The problem: Repeat everything in the material exactly.

=== Data ===

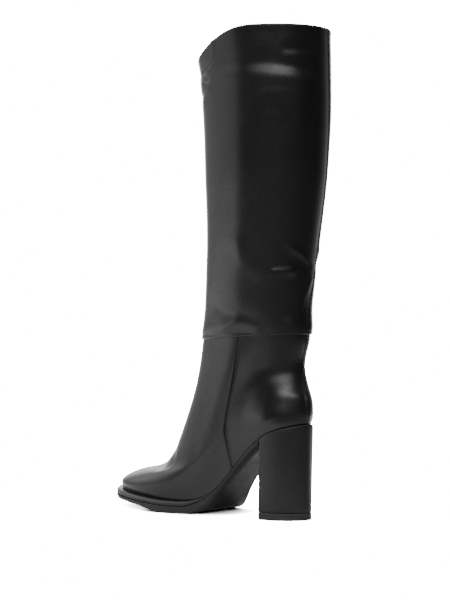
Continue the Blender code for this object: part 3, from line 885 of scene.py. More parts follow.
def lining_piece(name, place, row, outer_depth, inner_depth, material, slot):
    """A sleeve inside foot or leg, between two depths below the leather's outer face."""
    columns = np.broadcast_to(round_columns(LINING_COLUMNS), (len(row), LINING_COLUMNS))
    outer, inner = at_depths(place, row[:, None], columns, outer_depth, inner_depth)
    mesh = shell(name, outer, inner, np.zeros(columns.shape), wrap=True)
    finish_piece(name, mesh, finish_material(material), slot)


def lining():
    """Textile lining of foot and leg, with a leather facing inside the collar."""
    row = np.linspace(*FOOT_LINING_ROWS)
    lining_piece("foot_lining", foot, row, *FOOT_LINING_DEPTHS, "dark_lining", "insole_leather")
    row = np.linspace(*LEG_LINING_ROWS)
    lining_piece("shaft_lining", leg, row, *SHAFT_LINING_DEPTHS, "dark_lining", "insole_leather")
    row = np.concatenate([np.linspace(*FACING_EVEN_ROWS), LEG_TOP - np.array(FACING_EDGE_ROWS)])
    lining_piece("collar_facing", leg, row, *FACING_DEPTHS, "black_calf_leather", "black_leather")


# Sole parts lie between outlines that run from the back along the outer side to the front, and home
# along the inner side

FEATHER_POINTS = 2880
FEATHER = foot(0.0, round_columns(FEATHER_POINTS))[:, :2]
FEATHER_OUT = outward(FEATHER)
TIP = len(FEATHER) // 2
BACK_X = FEATHER[0, 0]
TIP_X = FEATHER[TIP, 0]


def feather_at(x, inner):
    """Plan points and normals of the feather line at distances x, on the outer or the inner side."""
    at = np.arange(len(FEATHER))
    if inner:
        index = TIP + np.interp(-np.asarray(x), -FEATHER[TIP:, 0], at[:-TIP])
    else:
        index = np.interp(x, FEATHER[:TIP + 1, 0], at[:TIP + 1])

    def read(line):
        return np.stack([np.interp(index, at, values, period=len(at)) for values in line.T], axis=1)

    return read(FEATHER), read(FEATHER_OUT)


def spread_x(start, end, round_start, round_end, count):
    """Distances from start to end, closer together at a rounded end."""
    t = np.linspace(0, 1, count)
    if round_start and round_end:
        t = (1 - np.cos(np.pi * t)) / 2
    elif round_start:
        t = 1 - np.cos(np.pi / 2 * t)
    elif round_end:
        t = np.sin(np.pi / 2 * t)
    return start + (end - start) * t


def outline(x, offset):
    """Closed outline with the same x along both sides, moved outward by an offset for each x."""
    offset = np.broadcast_to(offset, len(x))
    outer, outer_normal = feather_at(x, False)
    inner, inner_normal = feather_at(x, True)
    outer = outer + outer_normal * offset[:, None]
    inner = inner + inner_normal * offset[:, None]
    return np.concatenate([outer, inner[::-1]])


def ring_at(loop, height):
    """A ring with the plan of a loop, at one height or at a height for each point."""
    return np.column_stack([loop, np.broadcast_to(height, len(loop))])


CAP_SHARES = (0.97, 0.8, 0.4)   # widths of the rings that close a block's top and bottom


def block(name, rings, wear_and_highlight=0.0):
    """A closed solid through rings of equal length, from its top down. Each ring is two mirrored sides."""
    rings = np.array(rings)
    count = rings.shape[1]
    caps = []
    for ring in (rings[0], rings[-1]):
        middle = (ring + ring[::-1]) / 2
        caps.append([middle + (ring - middle) * share for share in CAP_SHARES])
    levels = caps[0][::-1] + list(rings) + caps[1]
    faces = sheet_faces(len(levels), count, 0, True, True)
    for start in (0, (len(levels) - 1) * count):
        faces += [(start + at, start + at + 1, start + count - 2 - at, start + count - 1 - at)
                  for at in range(count // 2 - 1)]
    bare = np.zeros((len(CAP_SHARES), count))
    spread = np.concatenate([bare, np.broadcast_to(wear_and_highlight, rings.shape[:2]), bare])
    return mesh_from(name, np.concatenate(levels), faces, spread)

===

Result of the task:
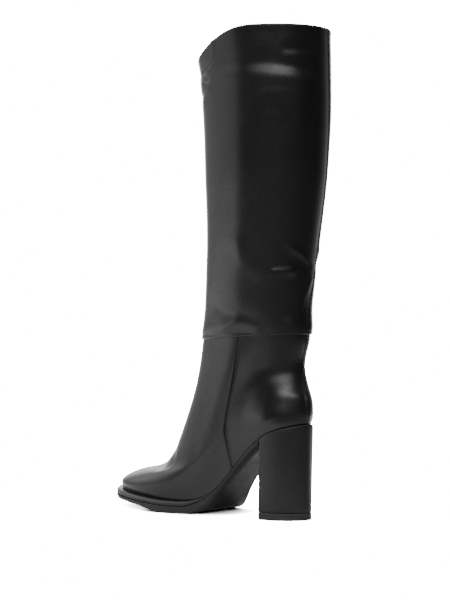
Continue the Blender code for this object: part 3, from line 885 of scene.py. More parts follow.
def lining_piece(name, place, row, outer_depth, inner_depth, material, slot):
    """A sleeve inside foot or leg, between two depths below the leather's outer face."""
    columns = np.broadcast_to(round_columns(LINING_COLUMNS), (len(row), LINING_COLUMNS))
    outer, inner = at_depths(place, row[:, None], columns, outer_depth, inner_depth)
    mesh = shell(name, outer, inner, np.zeros(columns.shape), wrap=True)
    finish_piece(name, mesh, finish_material(material), slot)


def lining():
    """Textile lining of foot and leg, with a leather facing inside the collar."""
    row = np.linspace(*FOOT_LINING_ROWS)
    lining_piece("foot_lining", foot, row, *FOOT_LINING_DEPTHS, "dark_lining", "insole_leather")
    row = np.linspace(*LEG_LINING_ROWS)
    lining_piece("shaft_lining", leg, row, *SHAFT_LINING_DEPTHS, "dark_lining", "insole_leather")
    row = np.concatenate([np.linspace(*FACING_EVEN_ROWS), LEG_TOP - np.array(FACING_EDGE_ROWS)])
    lining_piece("collar_facing", leg, row, *FACING_DEPTHS, "black_calf_leather", "black_leather")


# Sole parts lie between outlines that run from the back along the outer side to the front, and home
# along the inner side

FEATHER_POINTS = 2880
FEATHER = foot(0.0, round_columns(FEATHER_POINTS))[:, :2]
FEATHER_OUT = outward(FEATHER)
TIP = len(FEATHER) // 2
BACK_X = FEATHER[0, 0]
TIP_X = FEATHER[TIP, 0]


def feather_at(x, inner):
    """Plan points and normals of the feather line at distances x, on the outer or the inner side."""
    at = np.arange(len(FEATHER))
    if inner:
        index = TIP + np.interp(-np.asarray(x), -FEATHER[TIP:, 0], at[:-TIP])
    else:
        index = np.interp(x, FEATHER[:TIP + 1, 0], at[:TIP + 1])

    def read(line):
        return np.stack([np.interp(index, at, values, period=len(at)) for values in line.T], axis=1)

    return read(FEATHER), read(FEATHER_OUT)


def spread_x(start, end, round_start, round_end, count):
    """Distances from start to end, closer together at a rounded end."""
    t = np.linspace(0, 1, count)
    if round_start and round_end:
        t = (1 - np.cos(np.pi * t)) / 2
    elif round_start:
        t = 1 - np.cos(np.pi / 2 * t)
    elif round_end:
        t = np.sin(np.pi / 2 * t)
    return start + (end - start) * t


def outline(x, offset):
    """Closed outline with the same x along both sides, moved outward by an offset for each x."""
    offset = np.broadcast_to(offset, len(x))
    outer, outer_normal = feather_at(x, False)
    inner, inner_normal = feather_at(x, True)
    outer = outer + outer_normal * offset[:, None]
    inner = inner + inner_normal * offset[:, None]
    return np.concatenate([outer, inner[::-1]])


def ring_at(loop, height):
    """A ring with the plan of a loop, at one height or at a height for each point."""
    return np.column_stack([loop, np.broadcast_to(height, len(loop))])


CAP_SHARES = (0.97, 0.8, 0.4)   # widths of the rings that close a block's top and bottom


def block(name, rings, wear_and_highlight=0.0):
    """A closed solid through rings of equal length, from its top down. Each ring is two mirrored sides."""
    rings = np.array(rings)
    count = rings.shape[1]
    caps = []
    for ring in (rings[0], rings[-1]):
        middle = (ring + ring[::-1]) / 2
        caps.append([middle + (ring - middle) * share for share in CAP_SHARES])
    levels = caps[0][::-1] + list(rings) + caps[1]
    faces = sheet_faces(len(levels), count, 0, True, True)
    for start in (0, (len(levels) - 1) * count):
        faces += [(start + at, start + at + 1, start + count - 2 - at, start + count - 1 - at)
                  for at in range(count // 2 - 1)]
    bare = np.zeros((len(CAP_SHARES), count))
    spread = np.concatenate([bare, np.broadcast_to(wear_and_highlight, rings.shape[:2]), bare])
    return mesh_from(name, np.concatenate(levels), faces, spread)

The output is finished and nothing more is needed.